• 41°

Chief Mark Scott reflects on his 30 year career as a Police Officer

BY:  Mark Scott, Americus Chief of Police

We are two months in to 2020 and as we look forward to the beginning of a new decade, I can’t help but reflect on the events that helped to bring us here.  August of 2019 marked 30 years as a police officer for me and there have been a lot of changes in our profession during that time.  When I started this career journey in 1989, crack cocaine use was becoming epidemic and the national focus for law enforcement was the “war on drugs”.  In Thomasville, we were actively working to arrest drug dealers, but we were also being trained on the concept of Community Oriented Policing.  Computers were just coming on the scene and our city was one of the first in South Georgia to install a computer system to electronically store information.  Patrol officers like me weren’t allowed to use it, but I did get to go in the computer room once.  The computer filled the room and looked quite impressive.  It probably had about a tenth of the computing power of the smart refrigerator we have at home today.

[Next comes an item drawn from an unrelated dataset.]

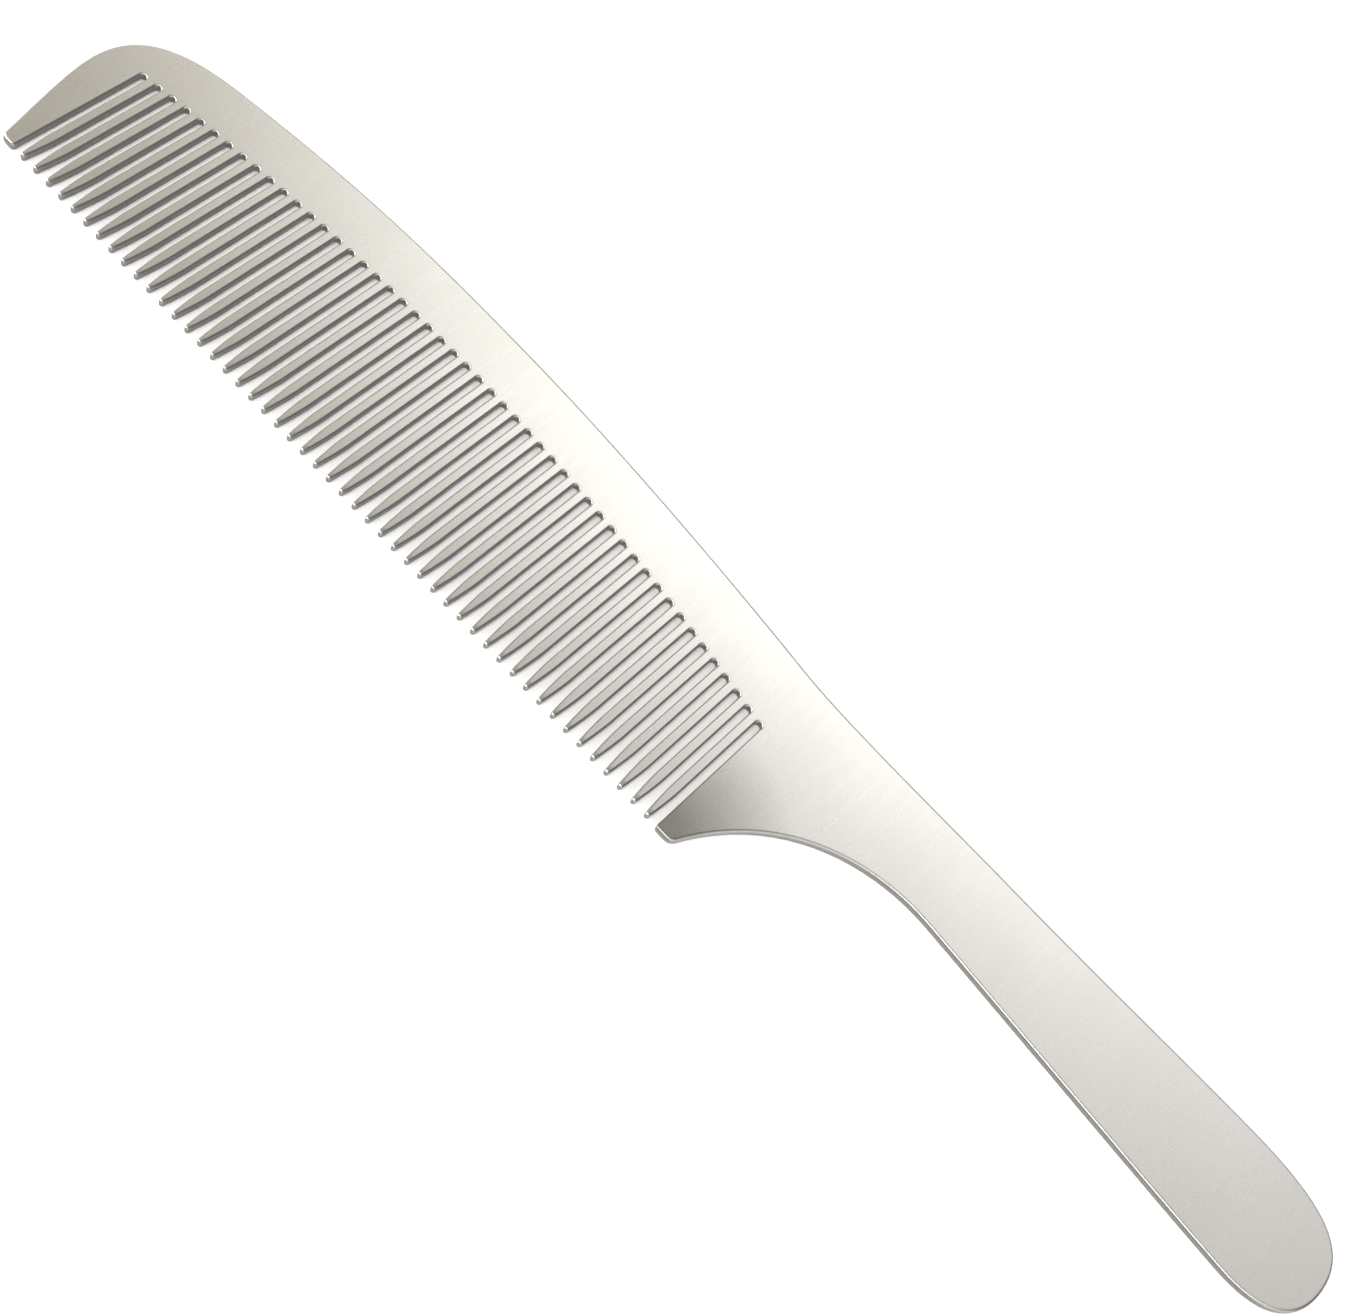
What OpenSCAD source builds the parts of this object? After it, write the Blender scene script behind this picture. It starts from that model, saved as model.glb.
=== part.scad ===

During the first twenty years of my career, technology began to change how we did business.  We got video cameras in our patrol cars and started using laptop computers to write reports rather than pen and three-part carbon paper.  In the last ten years, technology in law enforcement has increased exponentially.  Every officer now has a body camera.  All our data is stored electronically, and officers can run a tag, swipe a license, and print out a traffic ticket in just a few minutes.  There are video cameras everywhere and facial recognition software can identify a suspect almost instantly.  We can now get DNA from just the smallest amount of trace evidence and scientific advances are allowing us to go back and solve serious cases from decades past.  With all the technological advances this past decade one thing that has not changed is the imperative that police departments focus on the needs of the community and actively work to build community trust and support.  In fact, it is more important now than ever.  We’ve made a good start, but trust and respect are not something that you can earn one time and then put on a shelf to have forever.  They must be earned continually.

I encourage everyone to take a look at the 2019 Americus Police Department Report to the Community that we published last month.  It is available as a downloadable PDF file on our web site, www.americusga.gov/police-department, and on our Facebook page.  The report details some of our major accomplishments from last year such as achieving national accreditation.  It also gives a detailed look at our crime statistics.  I realize that public perception (particularly on social media) is that crime is rampant in Americus and across the nation, but in reality, our crime numbers are way down.  We are happy to report that the number of serious crimes reported in 2019 is the lowest it has been since 1988.  That’s right, we hit a 30-year low in serious crime last year.  We also showed a marked increase in the number of drug arrests and other officer-imitated enforcement activity as we were able to fill many of our vacancies.

While we have made a lot of progress as a community, there is still much work to be done.  We continue to ask that the community continue to work with us to make Americus and Sumter County as safe and prosperous community.